====== SOURCE DATA
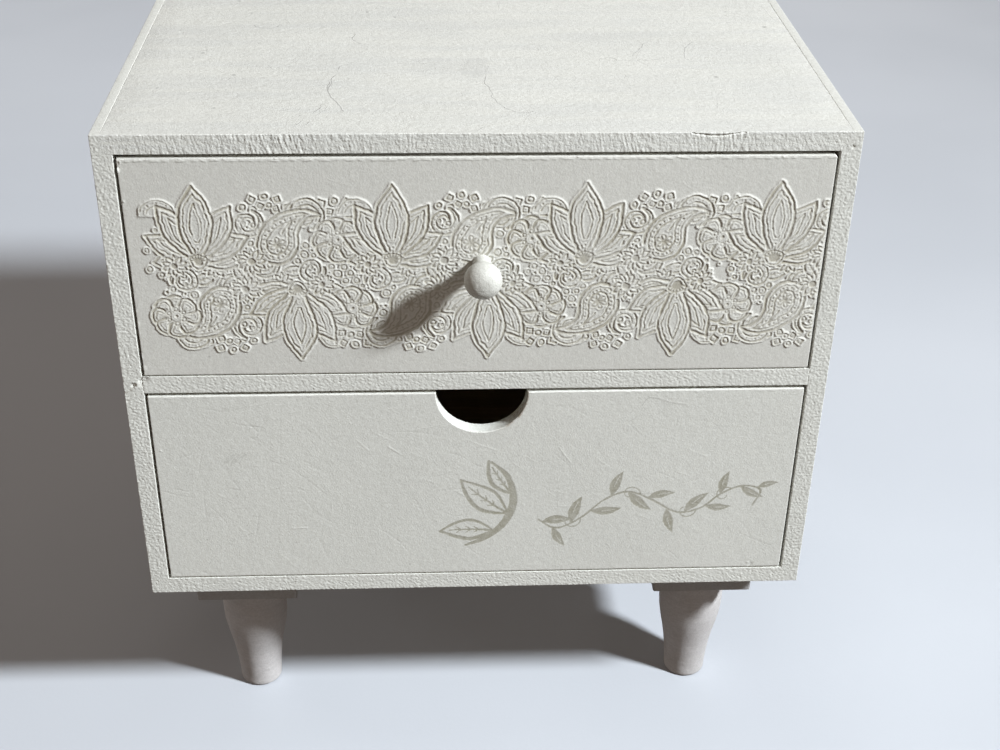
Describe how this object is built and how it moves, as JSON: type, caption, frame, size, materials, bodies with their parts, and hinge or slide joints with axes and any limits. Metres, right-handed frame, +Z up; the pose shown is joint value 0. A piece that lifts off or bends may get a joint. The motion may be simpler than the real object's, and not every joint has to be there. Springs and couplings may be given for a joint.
{
  "type": "mini chest of drawers",
  "caption": "Small tabletop chest with stacked sliding drawers, a turned knob, a finger notch and short turned legs, painted ivory white with an embossed lace band.",
  "frame": {"origin": "centre of the overall footprint, knob included, on the surface that the feet stand on; the carcass runs from 72 mm in front of it to 88 mm behind it", "axes": "+X to the right across the width, +Y from the drawer fronts to the back, +Z up"},
  "size_m": [0.22, 0.1766, 0.232],
  "materials": {
    "painted_board": "matte ivory paint on 6 mm craft board",
    "painted_front": "matte ivory paint, embossed or stencilled",
    "painted_turning": "matte ivory paint on turned wood",
    "bare_wood": "bare sanded pale wood",
    "back_board": "thin board with one coat of ivory paint",
    "steel_pins": "plain steel wire pins",
    "zinc_screws": "zinc plated cross-recess screws"
  },
  "bodies": {
    "carcass": {"top_panel": "painted_board", "bottom_panel": "painted_board", "left_side_panel": "painted_board", "right_side_panel": "painted_board", "divider_shelf": "painted_board", "back_panel": "back_board", "carcass_brads": "steel_pins", "back_panel_pins": "steel_pins", "leg_front_left": "painted_turning", "leg_front_right": "painted_turning", "leg_back_left": "painted_turning", "leg_back_right": "painted_turning", "leg_plate_front_left": "painted_turning", "leg_plate_front_right": "painted_turning", "leg_plate_back_left": "painted_turning", "leg_plate_back_right": "painted_turning", "leg_screws": "zinc_screws"},
    "upper_drawer": {"upper_drawer_front": "painted_front", "upper_drawer_left_side": "bare_wood", "upper_drawer_right_side": "bare_wood", "upper_drawer_back": "bare_wood", "upper_drawer_bottom": "bare_wood", "upper_drawer_pins": "steel_pins", "upper_drawer_knob": "painted_turning", "knob_screw": "zinc_screws"},
    "lower_drawer": {"lower_drawer_front": "painted_front", "lower_drawer_left_side": "bare_wood", "lower_drawer_right_side": "bare_wood", "lower_drawer_back": "bare_wood", "lower_drawer_bottom": "bare_wood", "lower_drawer_pins": "steel_pins"}
  },
  "joints": [
    {"name": "upper_drawer_slide", "type": "slide", "parent": "carcass", "child": "upper_drawer", "axis": [0, -1, 0], "range_m": [0, 0.125]},
    {"name": "lower_drawer_slide", "type": "slide", "parent": "carcass", "child": "lower_drawer", "axis": [0, -1, 0], "range_m": [0, 0.125]}
  ]
}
============
TASK PROMPT: Give back the data above exactly as it appears.

ANSWER TO THE TASK:
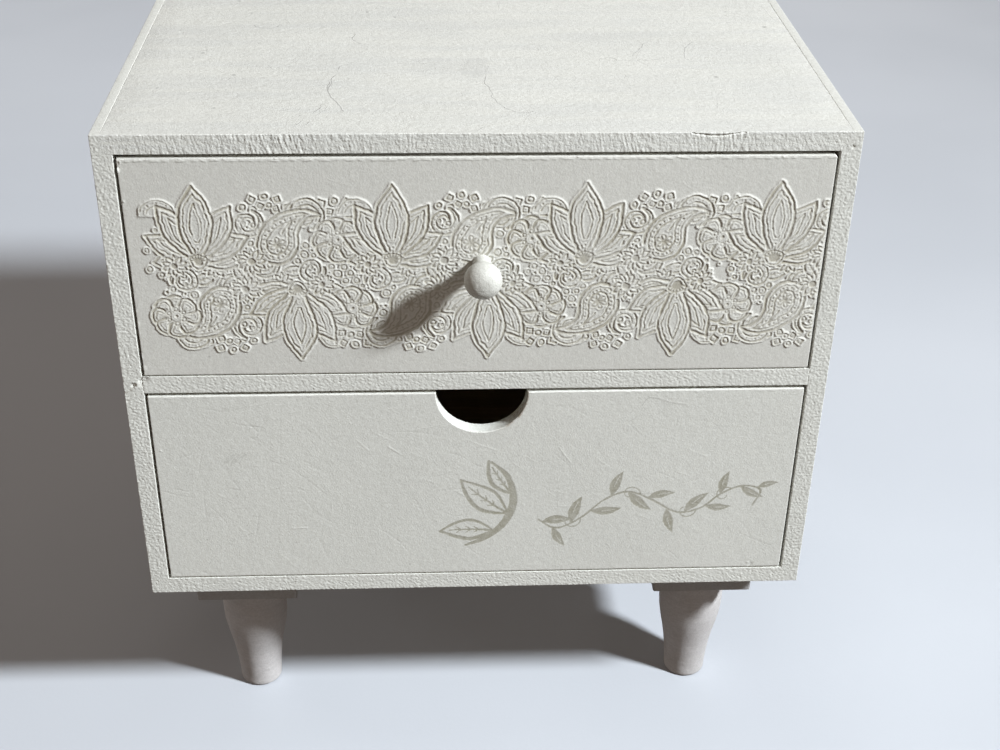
Describe how this object is built and how it moves, as JSON: type, caption, frame, size, materials, bodies with their parts, and hinge or slide joints with axes and any limits. Metres, right-handed frame, +Z up; the pose shown is joint value 0. A piece that lifts off or bends may get a joint. The motion may be simpler than the real object's, and not every joint has to be there. Springs and couplings may be given for a joint.
{
  "type": "mini chest of drawers",
  "caption": "Small tabletop chest with stacked sliding drawers, a turned knob, a finger notch and short turned legs, painted ivory white with an embossed lace band.",
  "frame": {"origin": "centre of the overall footprint, knob included, on the surface that the feet stand on; the carcass runs from 72 mm in front of it to 88 mm behind it", "axes": "+X to the right across the width, +Y from the drawer fronts to the back, +Z up"},
  "size_m": [0.22, 0.1766, 0.232],
  "materials": {
    "painted_board": "matte ivory paint on 6 mm craft board",
    "painted_front": "matte ivory paint, embossed or stencilled",
    "painted_turning": "matte ivory paint on turned wood",
    "bare_wood": "bare sanded pale wood",
    "back_board": "thin board with one coat of ivory paint",
    "steel_pins": "plain steel wire pins",
    "zinc_screws": "zinc plated cross-recess screws"
  },
  "bodies": {
    "carcass": {"top_panel": "painted_board", "bottom_panel": "painted_board", "left_side_panel": "painted_board", "right_side_panel": "painted_board", "divider_shelf": "painted_board", "back_panel": "back_board", "carcass_brads": "steel_pins", "back_panel_pins": "steel_pins", "leg_front_left": "painted_turning", "leg_front_right": "painted_turning", "leg_back_left": "painted_turning", "leg_back_right": "painted_turning", "leg_plate_front_left": "painted_turning", "leg_plate_front_right": "painted_turning", "leg_plate_back_left": "painted_turning", "leg_plate_back_right": "painted_turning", "leg_screws": "zinc_screws"},
    "upper_drawer": {"upper_drawer_front": "painted_front", "upper_drawer_left_side": "bare_wood", "upper_drawer_right_side": "bare_wood", "upper_drawer_back": "bare_wood", "upper_drawer_bottom": "bare_wood", "upper_drawer_pins": "steel_pins", "upper_drawer_knob": "painted_turning", "knob_screw": "zinc_screws"},
    "lower_drawer": {"lower_drawer_front": "painted_front", "lower_drawer_left_side": "bare_wood", "lower_drawer_right_side": "bare_wood", "lower_drawer_back": "bare_wood", "lower_drawer_bottom": "bare_wood", "lower_drawer_pins": "steel_pins"}
  },
  "joints": [
    {"name": "upper_drawer_slide", "type": "slide", "parent": "carcass", "child": "upper_drawer", "axis": [0, -1, 0], "range_m": [0, 0.125]},
    {"name": "lower_drawer_slide", "type": "slide", "parent": "carcass", "child": "lower_drawer", "axis": [0, -1, 0], "range_m": [0, 0.125]}
  ]
}